# STATED GOAL
Transcribe each line exactly.

— Start of PROVIDED MATERIAL —

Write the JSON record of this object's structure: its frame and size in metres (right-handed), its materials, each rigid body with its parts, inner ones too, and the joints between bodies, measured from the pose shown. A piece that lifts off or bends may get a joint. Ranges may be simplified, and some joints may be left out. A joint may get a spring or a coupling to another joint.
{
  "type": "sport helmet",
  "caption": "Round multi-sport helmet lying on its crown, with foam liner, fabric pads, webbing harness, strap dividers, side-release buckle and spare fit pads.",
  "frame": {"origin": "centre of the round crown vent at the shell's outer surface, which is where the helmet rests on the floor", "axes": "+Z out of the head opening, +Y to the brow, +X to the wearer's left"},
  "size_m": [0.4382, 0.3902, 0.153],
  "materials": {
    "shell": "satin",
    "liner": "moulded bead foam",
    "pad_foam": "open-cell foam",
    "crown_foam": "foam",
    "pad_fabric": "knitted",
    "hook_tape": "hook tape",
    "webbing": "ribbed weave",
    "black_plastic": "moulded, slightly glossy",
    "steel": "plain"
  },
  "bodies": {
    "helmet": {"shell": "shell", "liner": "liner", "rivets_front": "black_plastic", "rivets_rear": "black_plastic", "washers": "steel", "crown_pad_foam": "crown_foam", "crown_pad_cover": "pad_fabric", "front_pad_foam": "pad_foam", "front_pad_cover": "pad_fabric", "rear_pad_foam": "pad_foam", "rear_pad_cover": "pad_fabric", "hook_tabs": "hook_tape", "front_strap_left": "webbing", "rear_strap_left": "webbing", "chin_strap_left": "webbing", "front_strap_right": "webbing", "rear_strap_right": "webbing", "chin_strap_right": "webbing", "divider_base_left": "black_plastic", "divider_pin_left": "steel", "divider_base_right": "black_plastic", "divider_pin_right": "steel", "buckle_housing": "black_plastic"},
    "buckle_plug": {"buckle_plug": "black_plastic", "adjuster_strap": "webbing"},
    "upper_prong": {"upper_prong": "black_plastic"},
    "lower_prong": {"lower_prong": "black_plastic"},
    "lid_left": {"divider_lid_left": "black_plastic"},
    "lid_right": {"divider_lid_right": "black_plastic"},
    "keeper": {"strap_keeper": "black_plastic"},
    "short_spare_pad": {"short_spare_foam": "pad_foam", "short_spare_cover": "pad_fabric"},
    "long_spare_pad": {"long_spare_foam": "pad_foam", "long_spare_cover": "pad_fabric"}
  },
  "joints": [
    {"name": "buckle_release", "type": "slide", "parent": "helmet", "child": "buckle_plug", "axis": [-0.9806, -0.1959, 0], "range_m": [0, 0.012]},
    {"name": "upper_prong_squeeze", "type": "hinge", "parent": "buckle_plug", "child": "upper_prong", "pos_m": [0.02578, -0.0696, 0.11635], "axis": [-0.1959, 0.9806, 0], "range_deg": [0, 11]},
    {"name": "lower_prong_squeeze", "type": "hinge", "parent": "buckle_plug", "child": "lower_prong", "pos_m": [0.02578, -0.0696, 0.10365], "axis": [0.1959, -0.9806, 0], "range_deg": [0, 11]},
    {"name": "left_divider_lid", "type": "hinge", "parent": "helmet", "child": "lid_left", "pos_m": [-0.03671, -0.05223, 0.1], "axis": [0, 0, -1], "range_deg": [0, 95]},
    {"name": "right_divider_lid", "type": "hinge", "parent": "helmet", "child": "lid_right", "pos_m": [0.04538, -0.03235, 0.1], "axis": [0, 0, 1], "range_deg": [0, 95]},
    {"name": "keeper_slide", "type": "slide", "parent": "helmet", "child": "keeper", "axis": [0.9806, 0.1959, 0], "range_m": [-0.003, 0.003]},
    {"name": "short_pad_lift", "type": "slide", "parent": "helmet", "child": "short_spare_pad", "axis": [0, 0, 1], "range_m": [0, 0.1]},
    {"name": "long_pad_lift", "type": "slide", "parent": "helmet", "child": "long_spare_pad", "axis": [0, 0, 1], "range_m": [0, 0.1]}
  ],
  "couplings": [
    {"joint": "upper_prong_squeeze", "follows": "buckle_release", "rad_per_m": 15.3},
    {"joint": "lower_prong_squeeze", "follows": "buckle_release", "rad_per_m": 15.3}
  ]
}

— End of PROVIDED MATERIAL —

# SOLVED PROBLEM
Write the JSON record of this object's structure: its frame and size in metres (right-handed), its materials, each rigid body with its parts, inner ones too, and the joints between bodies, measured from the pose shown. A piece that lifts off or bends may get a joint. Ranges may be simplified, and some joints may be left out. A joint may get a spring or a coupling to another joint.
{
  "type": "sport helmet",
  "caption": "Round multi-sport helmet lying on its crown, with foam liner, fabric pads, webbing harness, strap dividers, side-release buckle and spare fit pads.",
  "frame": {"origin": "centre of the round crown vent at the shell's outer surface, which is where the helmet rests on the floor", "axes": "+Z out of the head opening, +Y to the brow, +X to the wearer's left"},
  "size_m": [0.4382, 0.3902, 0.153],
  "materials": {
    "shell": "satin",
    "liner": "moulded bead foam",
    "pad_foam": "open-cell foam",
    "crown_foam": "foam",
    "pad_fabric": "knitted",
    "hook_tape": "hook tape",
    "webbing": "ribbed weave",
    "black_plastic": "moulded, slightly glossy",
    "steel": "plain"
  },
  "bodies": {
    "helmet": {"shell": "shell", "liner": "liner", "rivets_front": "black_plastic", "rivets_rear": "black_plastic", "washers": "steel", "crown_pad_foam": "crown_foam", "crown_pad_cover": "pad_fabric", "front_pad_foam": "pad_foam", "front_pad_cover": "pad_fabric", "rear_pad_foam": "pad_foam", "rear_pad_cover": "pad_fabric", "hook_tabs": "hook_tape", "front_strap_left": "webbing", "rear_strap_left": "webbing", "chin_strap_left": "webbing", "front_strap_right": "webbing", "rear_strap_right": "webbing", "chin_strap_right": "webbing", "divider_base_left": "black_plastic", "divider_pin_left": "steel", "divider_base_right": "black_plastic", "divider_pin_right": "steel", "buckle_housing": "black_plastic"},
    "buckle_plug": {"buckle_plug": "black_plastic", "adjuster_strap": "webbing"},
    "upper_prong": {"upper_prong": "black_plastic"},
    "lower_prong": {"lower_prong": "black_plastic"},
    "lid_left": {"divider_lid_left": "black_plastic"},
    "lid_right": {"divider_lid_right": "black_plastic"},
    "keeper": {"strap_keeper": "black_plastic"},
    "short_spare_pad": {"short_spare_foam": "pad_foam", "short_spare_cover": "pad_fabric"},
    "long_spare_pad": {"long_spare_foam": "pad_foam", "long_spare_cover": "pad_fabric"}
  },
  "joints": [
    {"name": "buckle_release", "type": "slide", "parent": "helmet", "child": "buckle_plug", "axis": [-0.9806, -0.1959, 0], "range_m": [0, 0.012]},
    {"name": "upper_prong_squeeze", "type": "hinge", "parent": "buckle_plug", "child": "upper_prong", "pos_m": [0.02578, -0.0696, 0.11635], "axis": [-0.1959, 0.9806, 0], "range_deg": [0, 11]},
    {"name": "lower_prong_squeeze", "type": "hinge", "parent": "buckle_plug", "child": "lower_prong", "pos_m": [0.02578, -0.0696, 0.10365], "axis": [0.1959, -0.9806, 0], "range_deg": [0, 11]},
    {"name": "left_divider_lid", "type": "hinge", "parent": "helmet", "child": "lid_left", "pos_m": [-0.03671, -0.05223, 0.1], "axis": [0, 0, -1], "range_deg": [0, 95]},
    {"name": "right_divider_lid", "type": "hinge", "parent": "helmet", "child": "lid_right", "pos_m": [0.04538, -0.03235, 0.1], "axis": [0, 0, 1], "range_deg": [0, 95]},
    {"name": "keeper_slide", "type": "slide", "parent": "helmet", "child": "keeper", "axis": [0.9806, 0.1959, 0], "range_m": [-0.003, 0.003]},
    {"name": "short_pad_lift", "type": "slide", "parent": "helmet", "child": "short_spare_pad", "axis": [0, 0, 1], "range_m": [0, 0.1]},
    {"name": "long_pad_lift", "type": "slide", "parent": "helmet", "child": "long_spare_pad", "axis": [0, 0, 1], "range_m": [0, 0.1]}
  ],
  "couplings": [
    {"joint": "upper_prong_squeeze", "follows": "buckle_release", "rad_per_m": 15.3},
    {"joint": "lower_prong_squeeze", "follows": "buckle_release", "rad_per_m": 15.3}
  ]
}